* **What is needed**:
Repeat exactly the lines of the listing below, please, starting with the first and ending with the line containing "return [DOOR_LOW +"; leave out the rest.

━━ Data supplied ━━

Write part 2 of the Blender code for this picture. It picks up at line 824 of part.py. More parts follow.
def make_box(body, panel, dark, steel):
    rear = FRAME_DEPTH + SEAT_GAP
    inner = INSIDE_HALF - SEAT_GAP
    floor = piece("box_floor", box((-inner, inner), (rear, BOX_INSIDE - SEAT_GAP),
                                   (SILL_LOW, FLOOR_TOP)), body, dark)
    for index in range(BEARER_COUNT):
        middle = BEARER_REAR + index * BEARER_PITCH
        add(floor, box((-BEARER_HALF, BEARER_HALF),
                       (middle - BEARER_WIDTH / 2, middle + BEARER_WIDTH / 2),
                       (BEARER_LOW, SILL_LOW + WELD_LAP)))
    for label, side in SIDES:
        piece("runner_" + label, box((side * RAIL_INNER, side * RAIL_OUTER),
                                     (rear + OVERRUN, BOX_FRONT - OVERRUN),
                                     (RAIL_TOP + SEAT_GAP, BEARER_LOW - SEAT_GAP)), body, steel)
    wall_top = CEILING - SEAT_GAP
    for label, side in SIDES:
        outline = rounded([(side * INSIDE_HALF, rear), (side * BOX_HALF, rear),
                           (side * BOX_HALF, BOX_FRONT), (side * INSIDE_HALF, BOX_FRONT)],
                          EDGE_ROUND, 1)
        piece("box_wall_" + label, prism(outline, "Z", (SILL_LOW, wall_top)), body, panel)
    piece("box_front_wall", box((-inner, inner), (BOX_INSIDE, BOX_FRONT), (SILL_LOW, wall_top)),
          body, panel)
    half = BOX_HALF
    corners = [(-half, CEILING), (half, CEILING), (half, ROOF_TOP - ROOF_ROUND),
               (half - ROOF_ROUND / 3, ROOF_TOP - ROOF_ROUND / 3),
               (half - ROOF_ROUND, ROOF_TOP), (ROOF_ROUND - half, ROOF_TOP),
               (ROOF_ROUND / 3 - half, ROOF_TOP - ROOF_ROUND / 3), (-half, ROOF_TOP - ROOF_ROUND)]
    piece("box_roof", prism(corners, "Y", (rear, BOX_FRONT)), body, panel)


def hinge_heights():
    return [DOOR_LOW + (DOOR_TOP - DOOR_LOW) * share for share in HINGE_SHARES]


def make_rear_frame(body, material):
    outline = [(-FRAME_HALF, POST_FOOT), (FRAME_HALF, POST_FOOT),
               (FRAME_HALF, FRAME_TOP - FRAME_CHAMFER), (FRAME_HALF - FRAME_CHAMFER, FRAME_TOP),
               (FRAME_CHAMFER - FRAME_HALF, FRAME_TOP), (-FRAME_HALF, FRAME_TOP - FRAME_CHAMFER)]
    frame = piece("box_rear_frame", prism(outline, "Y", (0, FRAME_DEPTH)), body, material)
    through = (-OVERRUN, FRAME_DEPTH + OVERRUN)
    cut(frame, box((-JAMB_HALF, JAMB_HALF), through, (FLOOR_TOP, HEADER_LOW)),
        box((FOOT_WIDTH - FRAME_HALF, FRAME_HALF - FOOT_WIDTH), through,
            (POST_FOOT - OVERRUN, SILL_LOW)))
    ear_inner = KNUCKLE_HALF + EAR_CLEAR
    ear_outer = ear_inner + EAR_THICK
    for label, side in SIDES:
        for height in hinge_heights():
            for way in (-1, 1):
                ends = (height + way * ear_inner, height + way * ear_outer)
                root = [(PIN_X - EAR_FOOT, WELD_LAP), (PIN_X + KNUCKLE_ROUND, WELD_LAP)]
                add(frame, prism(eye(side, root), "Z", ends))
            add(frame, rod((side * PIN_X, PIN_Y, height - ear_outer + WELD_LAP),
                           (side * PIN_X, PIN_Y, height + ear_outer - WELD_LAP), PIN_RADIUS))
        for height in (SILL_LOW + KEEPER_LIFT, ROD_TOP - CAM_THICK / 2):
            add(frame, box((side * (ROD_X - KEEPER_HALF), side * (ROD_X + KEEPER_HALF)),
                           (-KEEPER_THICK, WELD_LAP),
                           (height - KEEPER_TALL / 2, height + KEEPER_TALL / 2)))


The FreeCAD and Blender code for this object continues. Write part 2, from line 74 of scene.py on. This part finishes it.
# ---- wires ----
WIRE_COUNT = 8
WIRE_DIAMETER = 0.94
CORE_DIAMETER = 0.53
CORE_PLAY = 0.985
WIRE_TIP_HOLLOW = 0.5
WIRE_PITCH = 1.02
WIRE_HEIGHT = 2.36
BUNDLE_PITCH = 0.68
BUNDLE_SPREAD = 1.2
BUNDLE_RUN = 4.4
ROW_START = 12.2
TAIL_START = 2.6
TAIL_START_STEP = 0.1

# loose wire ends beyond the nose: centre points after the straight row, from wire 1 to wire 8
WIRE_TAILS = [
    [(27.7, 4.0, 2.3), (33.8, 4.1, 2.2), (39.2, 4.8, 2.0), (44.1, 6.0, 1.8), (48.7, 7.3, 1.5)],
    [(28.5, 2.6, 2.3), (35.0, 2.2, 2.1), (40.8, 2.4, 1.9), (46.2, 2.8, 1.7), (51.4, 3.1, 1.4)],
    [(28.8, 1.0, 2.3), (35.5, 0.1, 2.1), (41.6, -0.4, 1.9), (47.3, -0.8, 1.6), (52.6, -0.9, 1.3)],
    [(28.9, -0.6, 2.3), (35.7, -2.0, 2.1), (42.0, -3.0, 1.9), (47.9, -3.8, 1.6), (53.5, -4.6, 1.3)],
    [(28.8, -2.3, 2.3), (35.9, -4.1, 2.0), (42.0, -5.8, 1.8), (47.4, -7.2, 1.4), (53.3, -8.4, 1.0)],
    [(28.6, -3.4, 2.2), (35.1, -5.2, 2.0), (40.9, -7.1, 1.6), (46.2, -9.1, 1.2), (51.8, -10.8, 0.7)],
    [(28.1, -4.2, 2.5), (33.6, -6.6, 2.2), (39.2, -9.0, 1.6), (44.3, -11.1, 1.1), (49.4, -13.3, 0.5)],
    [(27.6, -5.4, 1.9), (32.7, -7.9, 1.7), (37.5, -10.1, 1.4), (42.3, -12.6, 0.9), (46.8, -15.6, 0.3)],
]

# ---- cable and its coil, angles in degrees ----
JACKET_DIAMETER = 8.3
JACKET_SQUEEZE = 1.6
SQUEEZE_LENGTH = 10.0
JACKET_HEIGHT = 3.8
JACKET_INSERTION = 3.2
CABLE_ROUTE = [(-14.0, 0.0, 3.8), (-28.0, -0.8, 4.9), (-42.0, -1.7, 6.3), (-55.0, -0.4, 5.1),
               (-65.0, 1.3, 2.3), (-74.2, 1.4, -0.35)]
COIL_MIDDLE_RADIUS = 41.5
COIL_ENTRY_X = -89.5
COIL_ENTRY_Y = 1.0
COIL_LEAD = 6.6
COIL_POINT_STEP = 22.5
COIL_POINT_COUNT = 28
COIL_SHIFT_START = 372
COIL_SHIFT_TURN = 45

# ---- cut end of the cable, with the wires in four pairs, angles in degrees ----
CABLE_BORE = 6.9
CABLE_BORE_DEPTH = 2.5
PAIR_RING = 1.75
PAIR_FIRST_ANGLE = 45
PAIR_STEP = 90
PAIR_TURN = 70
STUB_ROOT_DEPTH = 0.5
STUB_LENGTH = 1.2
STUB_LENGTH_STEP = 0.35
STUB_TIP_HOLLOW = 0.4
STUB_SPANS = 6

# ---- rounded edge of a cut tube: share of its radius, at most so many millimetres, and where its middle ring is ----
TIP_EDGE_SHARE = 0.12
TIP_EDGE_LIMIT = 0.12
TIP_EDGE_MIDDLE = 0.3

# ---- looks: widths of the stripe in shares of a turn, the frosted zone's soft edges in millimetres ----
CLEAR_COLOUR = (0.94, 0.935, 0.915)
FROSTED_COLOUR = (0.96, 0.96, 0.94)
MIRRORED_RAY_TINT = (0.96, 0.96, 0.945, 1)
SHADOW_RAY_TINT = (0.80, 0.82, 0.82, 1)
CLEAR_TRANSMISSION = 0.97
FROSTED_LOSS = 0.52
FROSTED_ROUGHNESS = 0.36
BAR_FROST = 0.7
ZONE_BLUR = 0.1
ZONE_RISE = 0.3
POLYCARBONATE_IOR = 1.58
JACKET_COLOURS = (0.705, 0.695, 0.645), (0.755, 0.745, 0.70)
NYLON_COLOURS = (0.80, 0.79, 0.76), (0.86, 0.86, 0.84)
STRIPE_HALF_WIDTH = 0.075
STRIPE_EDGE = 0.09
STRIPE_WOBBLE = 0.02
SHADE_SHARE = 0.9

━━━

* **The completed task**:
Write part 2 of the Blender code for this picture. It picks up at line 824 of part.py. More parts follow.
def make_box(body, panel, dark, steel):
    rear = FRAME_DEPTH + SEAT_GAP
    inner = INSIDE_HALF - SEAT_GAP
    floor = piece("box_floor", box((-inner, inner), (rear, BOX_INSIDE - SEAT_GAP),
                                   (SILL_LOW, FLOOR_TOP)), body, dark)
    for index in range(BEARER_COUNT):
        middle = BEARER_REAR + index * BEARER_PITCH
        add(floor, box((-BEARER_HALF, BEARER_HALF),
                       (middle - BEARER_WIDTH / 2, middle + BEARER_WIDTH / 2),
                       (BEARER_LOW, SILL_LOW + WELD_LAP)))
    for label, side in SIDES:
        piece("runner_" + label, box((side * RAIL_INNER, side * RAIL_OUTER),
                                     (rear + OVERRUN, BOX_FRONT - OVERRUN),
                                     (RAIL_TOP + SEAT_GAP, BEARER_LOW - SEAT_GAP)), body, steel)
    wall_top = CEILING - SEAT_GAP
    for label, side in SIDES:
        outline = rounded([(side * INSIDE_HALF, rear), (side * BOX_HALF, rear),
                           (side * BOX_HALF, BOX_FRONT), (side * INSIDE_HALF, BOX_FRONT)],
                          EDGE_ROUND, 1)
        piece("box_wall_" + label, prism(outline, "Z", (SILL_LOW, wall_top)), body, panel)
    piece("box_front_wall", box((-inner, inner), (BOX_INSIDE, BOX_FRONT), (SILL_LOW, wall_top)),
          body, panel)
    half = BOX_HALF
    corners = [(-half, CEILING), (half, CEILING), (half, ROOF_TOP - ROOF_ROUND),
               (half - ROOF_ROUND / 3, ROOF_TOP - ROOF_ROUND / 3),
               (half - ROOF_ROUND, ROOF_TOP), (ROOF_ROUND - half, ROOF_TOP),
               (ROOF_ROUND / 3 - half, ROOF_TOP - ROOF_ROUND / 3), (-half, ROOF_TOP - ROOF_ROUND)]
    piece("box_roof", prism(corners, "Y", (rear, BOX_FRONT)), body, panel)


def hinge_heights():
    return [DOOR_LOW + (DOOR_TOP - DOOR_LOW) * share for share in HINGE_SHARES]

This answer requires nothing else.